Given task: Using the records that appear below, write out exactly the lines from the one with "Reconstruct the object" through the one with "HOLLOW_DROOP = 0.008", keeping both end lines.

Rows from a dataset:

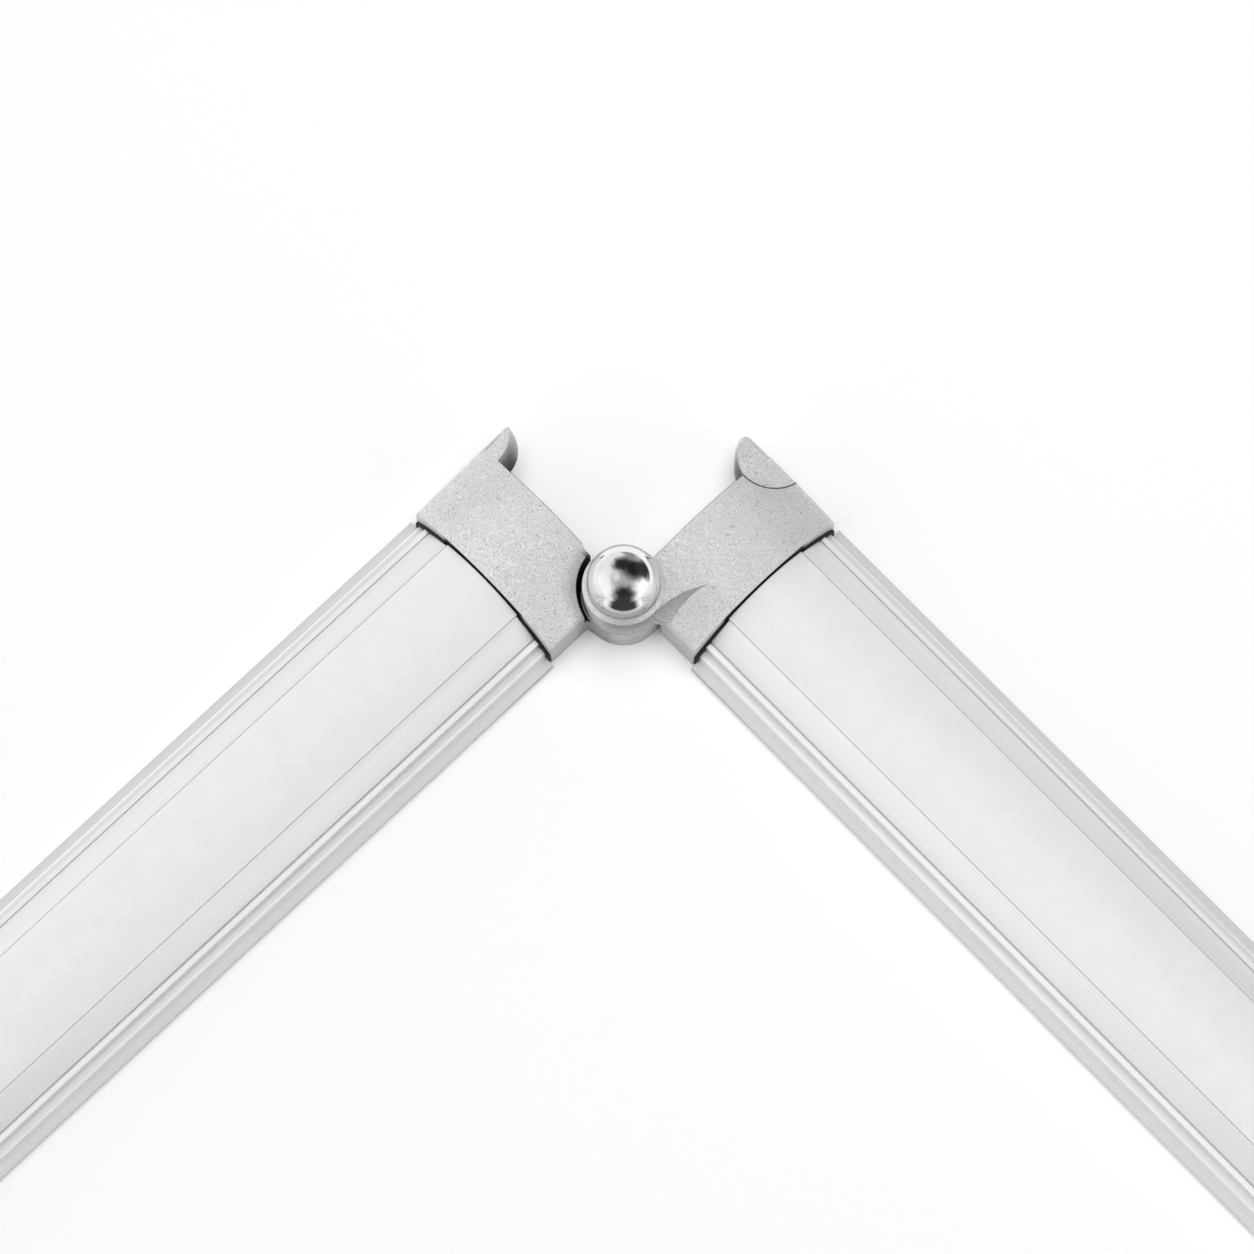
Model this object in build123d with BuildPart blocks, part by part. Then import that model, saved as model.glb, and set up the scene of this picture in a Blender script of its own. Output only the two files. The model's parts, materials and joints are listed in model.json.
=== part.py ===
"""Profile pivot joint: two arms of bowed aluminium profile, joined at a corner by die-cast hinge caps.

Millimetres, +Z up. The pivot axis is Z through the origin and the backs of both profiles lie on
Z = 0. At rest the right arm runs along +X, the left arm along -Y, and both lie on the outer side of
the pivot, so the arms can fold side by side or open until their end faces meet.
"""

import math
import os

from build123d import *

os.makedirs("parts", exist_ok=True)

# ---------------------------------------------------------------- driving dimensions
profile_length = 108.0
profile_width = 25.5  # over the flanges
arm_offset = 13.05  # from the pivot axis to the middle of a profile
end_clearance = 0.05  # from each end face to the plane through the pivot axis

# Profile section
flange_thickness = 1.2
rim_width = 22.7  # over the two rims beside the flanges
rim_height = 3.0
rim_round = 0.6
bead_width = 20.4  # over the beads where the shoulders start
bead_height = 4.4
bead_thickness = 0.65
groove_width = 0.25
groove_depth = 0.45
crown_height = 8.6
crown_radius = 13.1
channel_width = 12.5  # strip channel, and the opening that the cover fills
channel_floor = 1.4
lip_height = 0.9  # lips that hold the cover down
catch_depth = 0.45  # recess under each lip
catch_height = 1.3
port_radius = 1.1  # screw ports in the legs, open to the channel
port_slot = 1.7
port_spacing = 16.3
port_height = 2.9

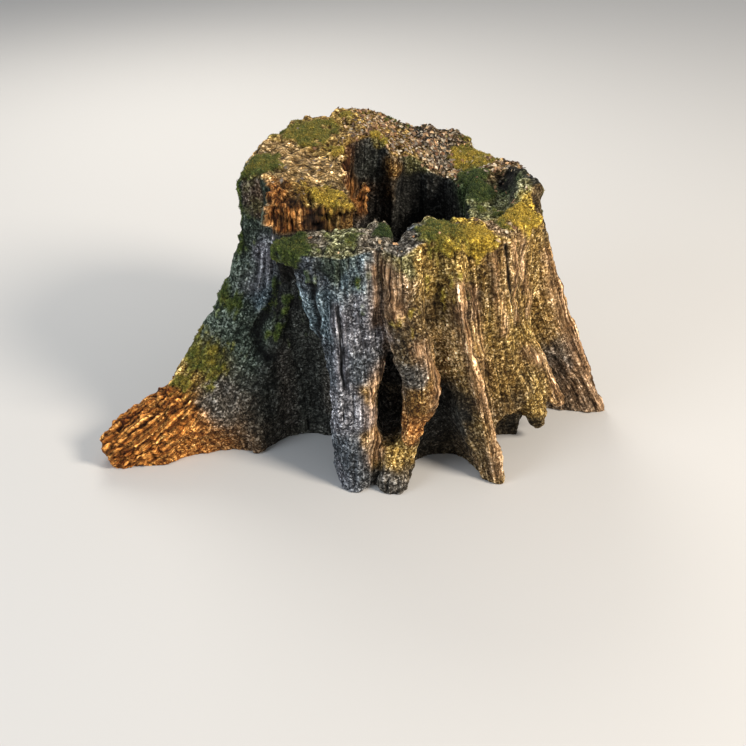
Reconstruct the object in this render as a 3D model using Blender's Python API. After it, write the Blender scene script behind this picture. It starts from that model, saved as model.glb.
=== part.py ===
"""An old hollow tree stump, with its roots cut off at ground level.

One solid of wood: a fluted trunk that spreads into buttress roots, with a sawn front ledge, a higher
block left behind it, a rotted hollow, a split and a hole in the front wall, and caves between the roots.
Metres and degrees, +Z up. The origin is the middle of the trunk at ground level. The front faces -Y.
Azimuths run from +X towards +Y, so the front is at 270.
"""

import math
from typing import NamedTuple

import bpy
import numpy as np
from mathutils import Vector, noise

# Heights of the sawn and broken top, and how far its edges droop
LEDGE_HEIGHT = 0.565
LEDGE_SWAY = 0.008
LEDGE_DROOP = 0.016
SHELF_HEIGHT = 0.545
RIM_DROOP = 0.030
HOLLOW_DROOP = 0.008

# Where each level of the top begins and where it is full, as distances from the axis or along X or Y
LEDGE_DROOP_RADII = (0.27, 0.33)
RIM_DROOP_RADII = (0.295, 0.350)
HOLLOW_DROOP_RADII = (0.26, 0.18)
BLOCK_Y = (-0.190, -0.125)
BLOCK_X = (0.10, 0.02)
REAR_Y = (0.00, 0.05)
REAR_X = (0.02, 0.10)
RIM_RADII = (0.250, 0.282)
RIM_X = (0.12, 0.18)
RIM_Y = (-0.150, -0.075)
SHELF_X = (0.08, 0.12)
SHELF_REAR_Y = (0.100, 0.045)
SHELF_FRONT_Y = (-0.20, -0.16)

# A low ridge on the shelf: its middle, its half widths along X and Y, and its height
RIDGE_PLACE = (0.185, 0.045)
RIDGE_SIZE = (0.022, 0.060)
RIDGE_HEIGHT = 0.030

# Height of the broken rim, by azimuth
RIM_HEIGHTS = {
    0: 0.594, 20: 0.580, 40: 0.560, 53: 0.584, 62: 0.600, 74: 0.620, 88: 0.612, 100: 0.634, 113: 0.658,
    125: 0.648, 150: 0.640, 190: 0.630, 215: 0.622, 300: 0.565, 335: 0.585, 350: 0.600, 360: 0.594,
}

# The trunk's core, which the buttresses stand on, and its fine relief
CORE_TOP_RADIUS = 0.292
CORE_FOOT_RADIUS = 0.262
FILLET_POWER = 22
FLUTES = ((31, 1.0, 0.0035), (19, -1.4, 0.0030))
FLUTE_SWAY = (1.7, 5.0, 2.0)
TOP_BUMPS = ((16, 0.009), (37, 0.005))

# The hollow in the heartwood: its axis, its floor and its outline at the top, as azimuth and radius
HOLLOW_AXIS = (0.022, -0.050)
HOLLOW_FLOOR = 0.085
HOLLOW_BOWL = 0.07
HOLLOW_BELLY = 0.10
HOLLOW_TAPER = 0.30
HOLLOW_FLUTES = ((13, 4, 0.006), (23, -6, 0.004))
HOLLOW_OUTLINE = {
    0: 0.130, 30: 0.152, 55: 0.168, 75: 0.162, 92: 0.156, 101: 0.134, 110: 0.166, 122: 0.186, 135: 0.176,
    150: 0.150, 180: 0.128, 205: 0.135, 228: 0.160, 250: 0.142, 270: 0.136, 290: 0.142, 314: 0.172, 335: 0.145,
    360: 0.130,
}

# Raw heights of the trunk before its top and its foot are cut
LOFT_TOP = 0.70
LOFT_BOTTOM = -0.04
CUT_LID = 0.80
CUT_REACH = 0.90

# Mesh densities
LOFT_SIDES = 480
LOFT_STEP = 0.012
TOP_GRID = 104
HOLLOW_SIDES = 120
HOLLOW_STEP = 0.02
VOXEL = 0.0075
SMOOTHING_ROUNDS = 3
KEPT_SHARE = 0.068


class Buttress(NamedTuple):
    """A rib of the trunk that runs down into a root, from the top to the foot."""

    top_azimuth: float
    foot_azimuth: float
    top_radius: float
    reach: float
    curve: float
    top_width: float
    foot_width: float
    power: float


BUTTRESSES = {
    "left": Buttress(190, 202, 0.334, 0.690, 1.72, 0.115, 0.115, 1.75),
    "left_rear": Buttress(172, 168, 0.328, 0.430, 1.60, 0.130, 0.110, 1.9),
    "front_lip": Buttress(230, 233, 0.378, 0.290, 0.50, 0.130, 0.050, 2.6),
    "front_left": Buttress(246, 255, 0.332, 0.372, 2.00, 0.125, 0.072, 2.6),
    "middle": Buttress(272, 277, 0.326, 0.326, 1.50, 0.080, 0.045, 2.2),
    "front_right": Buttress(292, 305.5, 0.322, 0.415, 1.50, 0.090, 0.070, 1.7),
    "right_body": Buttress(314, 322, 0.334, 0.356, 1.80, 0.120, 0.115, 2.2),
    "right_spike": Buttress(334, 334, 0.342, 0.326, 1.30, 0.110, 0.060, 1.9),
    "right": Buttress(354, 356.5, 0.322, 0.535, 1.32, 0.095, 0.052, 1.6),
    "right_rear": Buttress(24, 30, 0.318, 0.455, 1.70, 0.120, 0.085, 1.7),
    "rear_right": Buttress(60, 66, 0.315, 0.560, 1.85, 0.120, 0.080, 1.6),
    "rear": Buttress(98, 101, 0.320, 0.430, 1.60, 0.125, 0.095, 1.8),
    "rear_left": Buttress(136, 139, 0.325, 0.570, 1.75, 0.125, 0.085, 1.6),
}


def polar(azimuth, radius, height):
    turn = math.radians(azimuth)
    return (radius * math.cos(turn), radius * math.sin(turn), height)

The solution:
Reconstruct the object in this render as a 3D model using Blender's Python API. After it, write the Blender scene script behind this picture. It starts from that model, saved as model.glb.
=== part.py ===
"""An old hollow tree stump, with its roots cut off at ground level.

One solid of wood: a fluted trunk that spreads into buttress roots, with a sawn front ledge, a higher
block left behind it, a rotted hollow, a split and a hole in the front wall, and caves between the roots.
Metres and degrees, +Z up. The origin is the middle of the trunk at ground level. The front faces -Y.
Azimuths run from +X towards +Y, so the front is at 270.
"""

import math
from typing import NamedTuple

import bpy
import numpy as np
from mathutils import Vector, noise

# Heights of the sawn and broken top, and how far its edges droop
LEDGE_HEIGHT = 0.565
LEDGE_SWAY = 0.008
LEDGE_DROOP = 0.016
SHELF_HEIGHT = 0.545
RIM_DROOP = 0.030
HOLLOW_DROOP = 0.008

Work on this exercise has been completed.